While reliable Africa-wide figures are hard to come by, market research firm Euromonitor International estimates US$1.1 billion of shampoos, relaxers and hair lotions were sold in South Africa, Nigeria and Cameroon alone last year.
Photo: Reuters
It sees the liquid haircare market growing by about 5 percent from last year to 2018 in Nigeria and Cameroon, with a slight decline for the more mature South African market.
This does not include sales from more than 40 other sub-Saharan countries, or the huge “dry hair” market of weaves, extensions and wigs crafted from everything from synthetic fiber to human or yak hair.

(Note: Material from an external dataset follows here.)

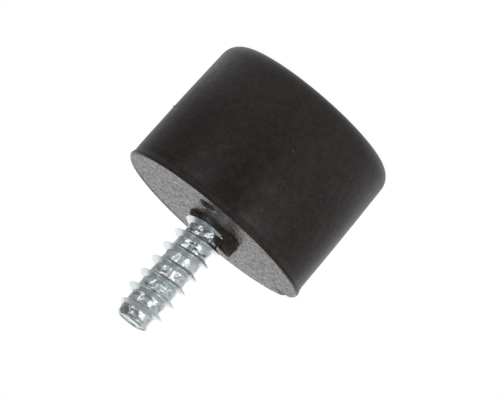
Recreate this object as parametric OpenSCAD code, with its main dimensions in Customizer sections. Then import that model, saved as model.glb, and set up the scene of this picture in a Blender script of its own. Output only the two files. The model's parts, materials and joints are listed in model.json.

Some estimates put Africa’s dry hair industry at as much as US$6 billion a year; Nigerian singer Muma Gee recently boasted that she spends 500,000 naira (US$3,100) on a single hair piece made of 11 sets of human hair.
Haircare is a vital source of jobs for women, who make up a large slice of the informal economy on the poorest continent.

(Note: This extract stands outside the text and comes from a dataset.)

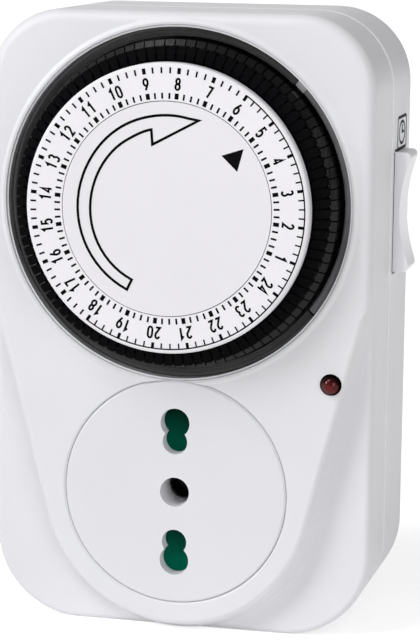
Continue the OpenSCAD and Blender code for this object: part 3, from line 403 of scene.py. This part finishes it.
def smoke(name, inner, middle, edge, rough):
    """Glossy smoke-tinted plastic of the ring: a painted reflection makes it paler towards its inner edge,
    and painted shade makes it black at its outer edge and on its foot in the gap.
    """
    s = Surface(name, rough, Specular_IOR_Level=0.4)
    # painted shade on the foot and the outer edge, painted reflection on the pale band inside them
    s.colour(s.off_axis(0, DIAL_Z, RING_FOOT_R, RING_R),
             [(0.0, edge), (0.34, edge), (0.37, inner), (0.66, middle), (0.88, shade(middle, 0.7)),
              (0.96, edge)])
    s.times(s.noise(9, 3.0), [(0.3, grey(0.8)), (0.7, grey(1.2))])
    s.roughness(s.noise(2.5, 3.0), rough - 0.04, rough + 0.06)
    s.bump(s.noise(1.4, 2.0), 0.006)
    return s.material


def segment_finish(name):
    """Black push segments: fine ribs drawn along the way they slide."""
    s = Surface(name, 0.5, Specular_IOR_Level=0.03)
    s.colour(s.noise(5, 3.0), [(0.3, (0.0015, 0.0013, 0.0018)), (0.7, (0.0032, 0.003, 0.0036))])
    s.roughness(s.noise(1.5, 3.0), 0.4, 0.55)
    s.bump(s.noise(0.35, 2.0, (1, 16, 1)), 0.03)
    return s.material


def segment_gloss(name):
    """Polished sloping edge of the segments, finely striped."""
    s = Surface(name, 0.2, Specular_IOR_Level=0.2)
    s.colour(s.noise(3, 3.0), [(0.3, (0.0015, 0.0015, 0.002)), (0.7, (0.005, 0.0045, 0.0055))])
    s.roughness(s.noise(0.3, 3.0), 0.14, 0.26)
    s.bump(s.noise(0.3, 2.0, (1, 8, 8)), 0.035)
    return s.material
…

However, business in Wuse market has slowed recently, 37-year-old Josephine Agwa said, because women were avoiding public places due to concerns about attacks by Islamic militant group Boko Haram.
The capital has been targeted three times since April, including a bomb blast on a crowded shopping district in June that killed more than 20 people.
“The ones that don’t want to come, they call us for home service,” she said, as she put the finishing touches on a six-hour, US$40 style called “pick and dropped with coils” — impossibly small braids that cascade into lustrous curls.
Nigerians are not alone in their pursuit of fancy locks.
“I get bored if I have one style for too long,” said Buli Dhlomo, a 20-year-old South African student who has long red and blonde braids.
Her next plan is to cut her hair short and dye it “copper gold.”
“It looks really cool. My mom had it and I also had it at the beginning of the year and it looked really good,” said Dhlomo, who can spend up to 4,000 rand (US$370) on a weave.
While South Africans change their hairstyle often, West Africans do so even more, L’Oreal South Africa managing director Bertrand de Laleu said.
“African women are probably the most daring when it comes to hairstyles,” he said, adding that dry hair — almost unheard of a decade ago — was a growing trend across sub-Saharan Africa.
“Suddenly you can play with new tools that didn’t exist or were unaffordable,” he said.
The French cosmetics giant this year opened what it billed as South Africa’s first multiethnic styling school, training students of all races on all kinds of hair, something that would have been unthinkable before the end of apartheid in 1994.
L’Oreal is looking to build on its “Dark and Lovely” line of relaxers and other products with more research into African hair and skin and has factories in South Africa and Kenya producing almost half the products it distributes on the continent.
Nor is it alone. Anglo-Dutch group Unilever has a salon in downtown Johannesburg promoting its “Motions” line of black haircare products, and niche operators are springing up in the booming dry hair market.
“We supply anything to do with dry hair, across the board,” said Kabir Mohamed, managing director of South Africa’s Buhle Braids, rattling off a product line of braids, weaves and extensions that use tape, rings or keratin bonds.
Today there are more than 100 brands of hair in South Africa, a market worth about US$600 million, he said, roughly four times more than in 2005.
Much of the hair sold is the cheaper synthetic type and comes from Asia. Pricier natural hair is prized because it lasts longer, retains moisture and can be dyed.
India’s Godrej Consumer Products acquired South African firm Kinky in 2008, and sells synthetic and natural hair, including extensions, braids and wigs. Buhle Braids, like its rivals, sources much of its natural hair from India, which has a culture of hair collection, particularly from Hindu temples or village “hair collectors.”
The hair is then sent to China where it is processed into extensions and shipped to Africa. Hair from yaks, to which some people are allergic, is now used less.
In one clue to the potential for Africa, market research firm Mintel put the size of the black haircare market in the US at US$684 million last year, estimating that it could be closer to US$500 billion if weaves, extensions and sales from independent beauty stores or distributors are included.
What is certain is that Africa’s demand for hair products, particularly those made from human hair, is only growing.
“It hurts, but you have to endure if you want to look nice,” said Josephine Ezeh, who sat in Wuse market cradling a baby as a hairdresser tugged at her head. “Hair is very, very important.”